The same goes for Snow, who imbues Sophie with the same edge of veiled menace as she did her teenage neo-Nazi on Nip/Tuck many years ago. Snow uses her huge eyes and seeming placidness to conceal Sophie’s blend of self-hatred and elitist disdain for conservative Texans, which complicates her lust for Margo and could flip their power dynamic even further in a second season. If she can forgive Margo for trying to frame her, could Margo forgive her for killing Kyle, who was often blackmailing Margo anyway? Do they now sync up their stories and provide alibis for each other, or does Sophie break bad even further and decide she should probably kill Margo, too? There are a lot of storytelling options here, especially if a second season were to frame Sophie and Margo as now hunting each other.

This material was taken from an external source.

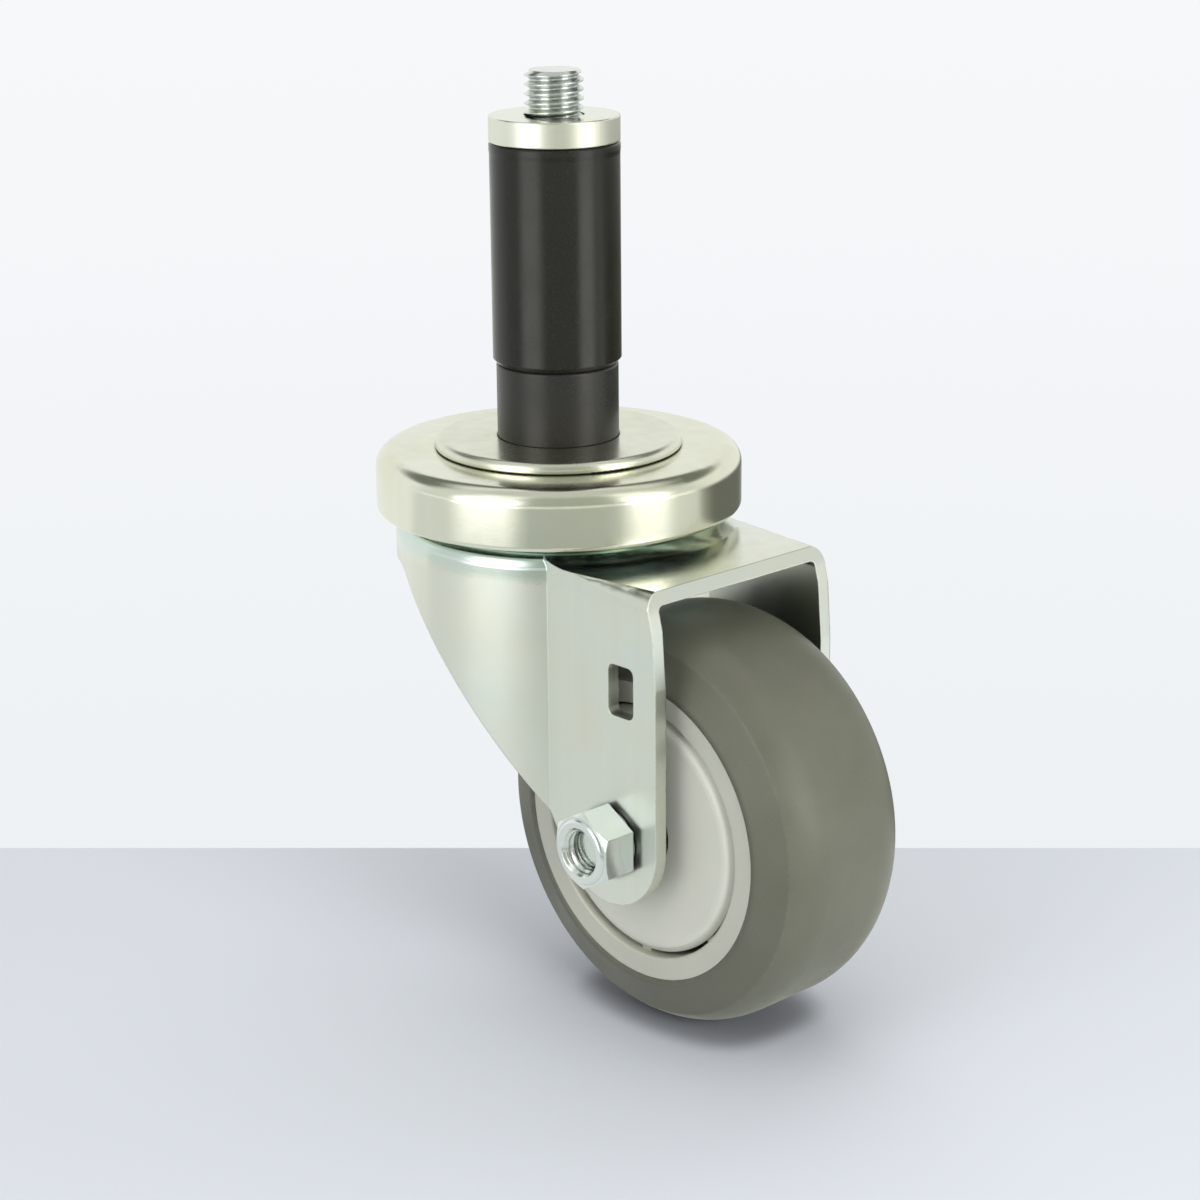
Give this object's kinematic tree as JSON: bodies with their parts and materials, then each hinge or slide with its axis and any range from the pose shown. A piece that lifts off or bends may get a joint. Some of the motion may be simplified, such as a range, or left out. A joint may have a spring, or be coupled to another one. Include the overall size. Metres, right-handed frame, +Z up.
{
  "type": "stem castor",
  "caption": "Swivel castor with a pressed zinc fork on ball races, a grey rubber tyred wheel and a threaded stem whose black rubber sleeve expands in a round tube.",
  "frame": {"origin": "on the swivel axis, in the top face of the flange washer, where the end of the tube sits", "axes": "+Z up along the swivel axis and the stem, +X the way the wheel trails, Y along the axle with the lock nut on the -Y side"},
  "size_m": [0.1286, 0.08, 0.1983],
  "materials": {
    "zinc": "bright zinc plate, faintly green, on pressed and machined steel",
    "steel": "plain ground steel",
    "sleeve_rubber": "satin black moulded rubber",
    "black_plastic": "satin black nylon",
    "grey_rubber": "smooth warm grey moulded rubber",
    "core_plastic": "light grey moulded polymer",
    "cover_plastic": "light grey moulded polymer"
  },
  "bodies": {
    "stem": {"king_bolt": "zinc", "expander_nut": "zinc", "rubber_sleeve": "sleeve_rubber", "lower_spacer": "black_plastic", "flange_washer": "zinc", "top_cap": "zinc", "king_sleeve": "steel", "lower_race": "zinc"},
    "fork": {"fork": "zinc", "upper_balls": "steel", "lower_balls": "steel", "axle_bolt": "zinc", "axle_nut": "zinc", "axle_sleeve": "steel", "near_spacer": "steel", "far_spacer": "steel", "centre_spacer": "steel", "near_inner_race": "steel", "far_inner_race": "steel", "near_bearing_balls": "steel", "far_bearing_balls": "steel"},
    "wheel": {"tyre": "grey_rubber", "wheel_core": "core_plastic", "near_cover": "cover_plastic", "far_cover": "cover_plastic", "near_outer_race": "steel", "far_outer_race": "steel"}
  },
  "joints": [
    {"name": "swivel", "type": "hinge", "parent": "stem", "child": "fork", "pos_m": [0, 0, 0], "axis": [0, 0, 1], "continuous": true},
    {"name": "wheel_spin", "type": "hinge", "parent": "fork", "child": "wheel", "pos_m": [0.0441, 0, -0.0752], "axis": [0, 1, 0], "continuous": true}
  ]
}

Sophie and Margo’s connection would obviously be the main draw of a second season of The Hunting Wives, but the series invests in a number of other subplots that it could pick up down the line to build out Maple Brook’s world (or further mock chest-thumping conservatives). The first season’s framing of the police as some of the dumbest and most corrupt people alive could be good fodder for Salazar, who might make a go for sheriff given how Callie’s husband bungled the Pastor Pete case. Or maybe Margo’s mysterious stalker, played by Hightown alum Atkins Estimond, could be further explained; is he actually a Democratic operative gathering intel on the Bankses, as Sophie assumed, or does he have a nefarious connection to Margo’s shady past? And a continued focus on Brad as a sad boi forever fucked up by his mother, Jill, would be welcome — one of The Hunting Wives’s few flaws this season was how it undersold Jill’s abuse. Providing Brad with a bit more interiority in season two couldn’t hurt. Whichever way The Hunting Wives goes in a second season, though, it’ll be building on a rock-solid foundation of soap-opera plotting and a strong grasp of tone. When a series is confident enough to deliver a cliffhanger involving a literal cliff, that’s the good stuff.